Cal Ripken's 1990 season evolved into a glove story.
The Orioles finished nine games below .500 after making an improbable run toward the American League East title the previous summer. Once again, Ripken succeeded in taking the focus off their shortcomings.
In this instance, he did so by committing a record-low three errors in 681 chances over 161 games for an unprecedented .996 percentage. The majors never had seen such proficiency from a shortstop. But when it came time to award the American League Gold Glove, the Chicago White Sox's flashier Ozzie Guillen was the recipient.
Apparently, the league was more impressed by acrobatics than proper positioning and a strong, accurate arm.

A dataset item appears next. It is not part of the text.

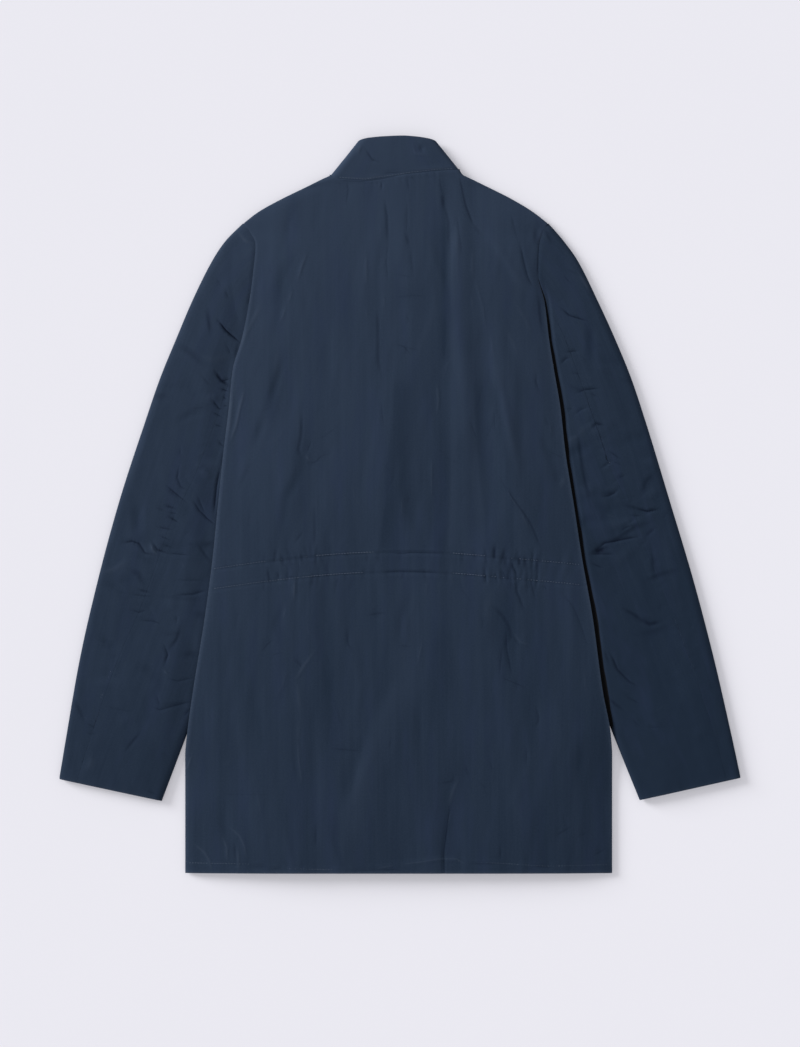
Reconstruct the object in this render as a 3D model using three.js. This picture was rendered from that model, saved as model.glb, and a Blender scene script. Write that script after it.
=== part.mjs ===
// A stand-collar safari jacket laid face down and flat, with its back upwards and its sleeves
// tucked a little way under the body.
//
// Millimetres. +X runs to the wearer's right, +Y from hem to collar and +Z up, away from the
// surface. Every piece of cloth is a wall of even thickness about a middle surface, so the z
// of a form function is the height of the middle of the cloth.

import * as THREE from "three";

// ---- driving dimensions -------------------------------------------------------------------

const CLOTH = 1.0;            // wall of one layer of shell cloth
const COLLAR_WALL = 2.0;      // the collar is two layers sewn together
const SEAM_GAP = 0.3;         // room between pieces that are sewn to each other

const HEM_Y = -424;           // lower edge of the body
const COLLAR_TOP_Y = 424;     // upper edge of the collar
const ON_FLOOR = CLOTH / 2;   // middle of a layer that lies on the surface

const SHOULDER_Y = 323;       // shoulder point, where the sleeve head meets the shoulder seam
const UNDERARM_Y = 100;       // lowest point of the armhole
const CUFF_OUTER_Y = -313;    // cuff corner on the fold over the top of the arm
const CUFF_INNER_Y = -340;    // cuff corner on the underarm fold

const SLEEVE_UNDER = 5.9;     // top layer of the sleeve where the body lies on it
const SLEEVE_FREE = 8.0;      // top layer of the sleeve beyond the body
const SLEEVE_RISE_FROM = 4;   // the sleeve begins to fill out this far beyond the body's edge
const SLEEVE_RISE_TO = 30;
const FOLD_REACH = 8;         // how far a folded sleeve edge rounds over

const FRONT_OVER_SLEEVE = 7.3;  // front panel where it lies on the sleeve
const FRONT_RISE = 26;          // the front climbs onto the sleeve over this distance
const SIDE_SEAM_HIGH = 8.2;     // side seam where the sleeve lies under it
const SIDE_SEAM_LOW = 3.2;      // side seam below the sleeve
const NOTCH_Y = -255;           // the sleeve leaves the body's edge just below here
const NOTCH_DROP = 75;          // the side seam comes down over this distance
const HALF_SEAM = (CLOTH + SEAM_GAP) / 2;  // middle of one layer to the middle of the seam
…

"I'm embarrassed by my peers," Bobby Valentine, then the Texas Rangers' manager, said of the voting.
Ripken also set major-league records with 95 straight errorless games - Eddie Brinkman's 77 had been the benchmark - and 428 consecutive chances without a miscue. But it wasn't until 1991 and 1992 that he was presented with the Gold Glove. Better late than never.
His accomplishments in 1990 weren't restricted to defense. Ripken surpassed Vern Stephens to become the most prolific home run-hitting shortstop in AL history. He extended his own record for shortstops by hitting at least 20 homers in nine straight seasons.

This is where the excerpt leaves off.